4. **Saving Binary Data to TFRecord**:
   - You can save any binary data to a TFRecord file, not just serialized protocol buffers. However, serialized protocol buffers are often used because they offer a structured way to encode the data.

5. **Using the Example Protobuf Format**:
   - **Standardization**: The `Example` protobuf format is a standard in TensorFlow, making your data interoperable with many tools and utilities in the TensorFlow ecosystem.
   - **Ecosystem Benefits**: Various TensorFlow functionalities and examples are designed around the `Example` format.
   - **Custom Protobuf**: While you can use your own protobuf definition, it might make the pipeline more complex and lose some of the advantages of sticking to standard TensorFlow practices.
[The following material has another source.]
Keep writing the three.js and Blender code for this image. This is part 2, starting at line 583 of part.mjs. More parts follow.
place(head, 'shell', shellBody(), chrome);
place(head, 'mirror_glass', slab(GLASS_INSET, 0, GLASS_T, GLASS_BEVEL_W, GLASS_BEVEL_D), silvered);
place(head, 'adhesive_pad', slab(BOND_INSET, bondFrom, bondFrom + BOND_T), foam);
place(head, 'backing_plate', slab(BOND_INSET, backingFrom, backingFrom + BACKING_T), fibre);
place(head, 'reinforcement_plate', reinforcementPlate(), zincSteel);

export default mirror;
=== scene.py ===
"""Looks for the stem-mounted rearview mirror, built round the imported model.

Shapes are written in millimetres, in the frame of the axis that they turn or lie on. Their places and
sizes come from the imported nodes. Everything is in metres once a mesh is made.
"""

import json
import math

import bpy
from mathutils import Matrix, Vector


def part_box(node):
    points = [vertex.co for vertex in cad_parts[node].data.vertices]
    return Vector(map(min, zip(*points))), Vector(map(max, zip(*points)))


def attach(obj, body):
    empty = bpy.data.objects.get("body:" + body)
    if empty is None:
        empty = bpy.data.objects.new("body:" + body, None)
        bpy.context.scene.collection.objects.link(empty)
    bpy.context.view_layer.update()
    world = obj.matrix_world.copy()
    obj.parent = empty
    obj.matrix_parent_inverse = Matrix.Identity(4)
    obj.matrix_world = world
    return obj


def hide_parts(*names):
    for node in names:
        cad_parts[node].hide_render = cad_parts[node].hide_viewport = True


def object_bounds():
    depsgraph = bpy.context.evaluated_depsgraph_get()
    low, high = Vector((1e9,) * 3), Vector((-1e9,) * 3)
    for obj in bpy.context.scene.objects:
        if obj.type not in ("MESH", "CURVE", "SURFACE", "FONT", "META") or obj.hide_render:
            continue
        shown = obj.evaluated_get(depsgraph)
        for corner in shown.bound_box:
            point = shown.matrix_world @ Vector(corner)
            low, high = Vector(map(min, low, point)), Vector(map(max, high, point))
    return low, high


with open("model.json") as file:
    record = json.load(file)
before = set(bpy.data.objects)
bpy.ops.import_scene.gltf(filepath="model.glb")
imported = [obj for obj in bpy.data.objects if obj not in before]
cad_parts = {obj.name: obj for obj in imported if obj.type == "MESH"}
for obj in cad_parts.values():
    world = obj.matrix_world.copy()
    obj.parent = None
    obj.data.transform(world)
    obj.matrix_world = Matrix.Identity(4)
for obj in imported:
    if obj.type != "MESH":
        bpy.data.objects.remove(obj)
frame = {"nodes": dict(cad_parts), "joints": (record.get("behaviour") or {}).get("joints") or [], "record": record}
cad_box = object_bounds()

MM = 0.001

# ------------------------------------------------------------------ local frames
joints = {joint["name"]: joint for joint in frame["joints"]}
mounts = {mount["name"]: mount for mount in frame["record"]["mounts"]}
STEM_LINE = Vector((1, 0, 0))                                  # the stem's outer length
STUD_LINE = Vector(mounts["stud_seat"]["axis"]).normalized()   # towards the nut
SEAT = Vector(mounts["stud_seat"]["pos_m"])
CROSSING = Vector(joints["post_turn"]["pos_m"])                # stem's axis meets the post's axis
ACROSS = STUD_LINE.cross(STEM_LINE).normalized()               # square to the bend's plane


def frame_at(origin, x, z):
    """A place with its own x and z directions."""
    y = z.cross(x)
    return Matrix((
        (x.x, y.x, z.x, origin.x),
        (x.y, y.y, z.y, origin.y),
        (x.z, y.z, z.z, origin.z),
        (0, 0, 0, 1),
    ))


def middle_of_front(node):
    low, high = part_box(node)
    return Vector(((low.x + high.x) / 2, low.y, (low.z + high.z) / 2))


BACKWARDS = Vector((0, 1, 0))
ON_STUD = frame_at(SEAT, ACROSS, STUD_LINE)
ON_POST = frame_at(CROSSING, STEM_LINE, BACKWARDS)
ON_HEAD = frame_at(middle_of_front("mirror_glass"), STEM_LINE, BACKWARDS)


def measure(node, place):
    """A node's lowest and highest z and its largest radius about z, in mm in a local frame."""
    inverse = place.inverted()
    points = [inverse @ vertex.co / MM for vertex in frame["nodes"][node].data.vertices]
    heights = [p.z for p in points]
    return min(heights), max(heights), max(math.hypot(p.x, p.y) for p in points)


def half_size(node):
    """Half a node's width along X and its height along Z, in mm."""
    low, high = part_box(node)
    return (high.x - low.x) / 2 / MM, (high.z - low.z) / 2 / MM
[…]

6. **Activating Compression in TFRecords**:
   - **When to Use**: You'd want to activate compression when storage space is a concern, when you're paying for data transfer (e.g., cloud storage costs), or when reading data from a slow disk.
   - **Why Not Always**: Compression adds an overhead since the data needs to be decompressed during reading, which can slow down data loading.
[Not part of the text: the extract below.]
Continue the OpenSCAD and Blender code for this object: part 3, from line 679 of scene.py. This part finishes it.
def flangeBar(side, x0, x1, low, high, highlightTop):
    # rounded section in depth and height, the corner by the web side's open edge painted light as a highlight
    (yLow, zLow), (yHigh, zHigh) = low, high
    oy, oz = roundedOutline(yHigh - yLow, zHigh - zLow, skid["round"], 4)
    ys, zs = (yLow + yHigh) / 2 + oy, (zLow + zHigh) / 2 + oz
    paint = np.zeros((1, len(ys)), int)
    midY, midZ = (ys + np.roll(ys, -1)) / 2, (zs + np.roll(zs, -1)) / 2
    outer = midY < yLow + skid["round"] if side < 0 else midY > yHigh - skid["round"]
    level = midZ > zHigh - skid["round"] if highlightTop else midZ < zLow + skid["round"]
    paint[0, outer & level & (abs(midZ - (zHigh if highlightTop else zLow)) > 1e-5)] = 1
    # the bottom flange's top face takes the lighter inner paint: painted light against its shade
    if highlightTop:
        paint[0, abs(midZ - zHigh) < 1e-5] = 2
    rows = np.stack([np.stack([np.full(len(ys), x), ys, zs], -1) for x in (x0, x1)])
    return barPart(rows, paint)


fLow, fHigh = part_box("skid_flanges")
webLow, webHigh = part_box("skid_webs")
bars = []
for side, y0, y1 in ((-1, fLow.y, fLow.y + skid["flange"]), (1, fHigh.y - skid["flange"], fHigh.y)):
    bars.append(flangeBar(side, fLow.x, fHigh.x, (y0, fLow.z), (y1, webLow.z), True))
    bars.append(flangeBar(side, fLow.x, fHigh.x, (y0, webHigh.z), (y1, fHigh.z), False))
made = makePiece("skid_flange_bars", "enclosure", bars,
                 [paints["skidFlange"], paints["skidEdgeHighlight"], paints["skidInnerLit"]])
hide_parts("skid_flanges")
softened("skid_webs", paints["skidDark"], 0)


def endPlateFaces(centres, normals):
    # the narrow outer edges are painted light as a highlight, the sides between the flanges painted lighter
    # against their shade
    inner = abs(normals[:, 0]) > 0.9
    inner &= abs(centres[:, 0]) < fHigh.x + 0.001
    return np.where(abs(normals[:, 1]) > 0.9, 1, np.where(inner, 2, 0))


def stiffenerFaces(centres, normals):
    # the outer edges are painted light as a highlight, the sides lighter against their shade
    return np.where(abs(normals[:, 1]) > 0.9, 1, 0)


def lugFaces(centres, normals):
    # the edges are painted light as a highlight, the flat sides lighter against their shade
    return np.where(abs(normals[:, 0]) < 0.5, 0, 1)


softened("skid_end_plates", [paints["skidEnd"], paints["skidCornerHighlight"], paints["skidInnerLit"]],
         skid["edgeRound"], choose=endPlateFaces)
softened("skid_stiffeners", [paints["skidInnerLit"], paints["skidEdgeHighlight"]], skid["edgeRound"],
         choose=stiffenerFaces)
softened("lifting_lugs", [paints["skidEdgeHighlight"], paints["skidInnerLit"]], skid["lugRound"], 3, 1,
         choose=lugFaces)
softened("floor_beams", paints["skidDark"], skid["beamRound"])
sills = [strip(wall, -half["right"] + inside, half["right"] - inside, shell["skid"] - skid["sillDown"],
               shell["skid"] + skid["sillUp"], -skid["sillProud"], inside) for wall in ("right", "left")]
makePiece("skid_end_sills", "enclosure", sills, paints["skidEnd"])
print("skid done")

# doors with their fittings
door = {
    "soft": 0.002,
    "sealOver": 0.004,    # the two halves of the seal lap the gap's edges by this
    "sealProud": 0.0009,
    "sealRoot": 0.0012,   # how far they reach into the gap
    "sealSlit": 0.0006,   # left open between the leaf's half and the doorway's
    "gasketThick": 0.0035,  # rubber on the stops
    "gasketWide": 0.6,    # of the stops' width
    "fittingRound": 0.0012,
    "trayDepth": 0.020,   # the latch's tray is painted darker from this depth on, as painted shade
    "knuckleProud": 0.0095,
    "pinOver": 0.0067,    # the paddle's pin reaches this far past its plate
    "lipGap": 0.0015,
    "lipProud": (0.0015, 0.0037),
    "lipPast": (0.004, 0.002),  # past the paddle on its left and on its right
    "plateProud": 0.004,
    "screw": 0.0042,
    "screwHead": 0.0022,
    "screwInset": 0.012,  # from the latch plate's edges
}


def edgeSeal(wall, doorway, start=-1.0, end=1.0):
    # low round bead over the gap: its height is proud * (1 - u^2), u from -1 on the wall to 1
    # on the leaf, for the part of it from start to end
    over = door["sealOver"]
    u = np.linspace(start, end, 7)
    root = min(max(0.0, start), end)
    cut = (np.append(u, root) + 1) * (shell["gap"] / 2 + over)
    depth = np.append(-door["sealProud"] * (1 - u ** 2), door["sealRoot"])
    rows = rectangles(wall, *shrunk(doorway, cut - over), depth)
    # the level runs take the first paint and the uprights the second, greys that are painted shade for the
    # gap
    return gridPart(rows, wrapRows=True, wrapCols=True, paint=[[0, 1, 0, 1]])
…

7. **Data Preprocessing Options: Pros and Cons**:
   - **Directly When Writing Data Files**:
     - **Pros**: Simplifies the training pipeline; reduces the preprocessing overhead during training.
     - **Cons**: Less flexible, hard to change preprocessing once the data is written; occupies more storage if the raw data is not kept.
   - **tf.data Pipeline**:
     - **Pros**: Dynamic preprocessing; transformations are part of the training pipeline and can be adjusted easily.
     - **Cons**: Adds overhead during training since the preprocessing happens on-the-fly.
   - **Preprocessing Layers in Model**:
     - **Pros**: Preprocessing steps and the model architecture are packaged together, which ensures that data is always preprocessed correctly before inference.
     - **Cons**: Might be less efficient as some operations are better done outside the TensorFlow graph.
   - **TF Transform**:
     - **Pros**: Allows for consistent preprocessing for both training and serving; computes some transformations (e.g., normalization parameters) on the full training set once and reuses them during training.
     - **Cons**: Adds complexity to the pipeline; requires understanding of both TensorFlow and TF Transform APIs.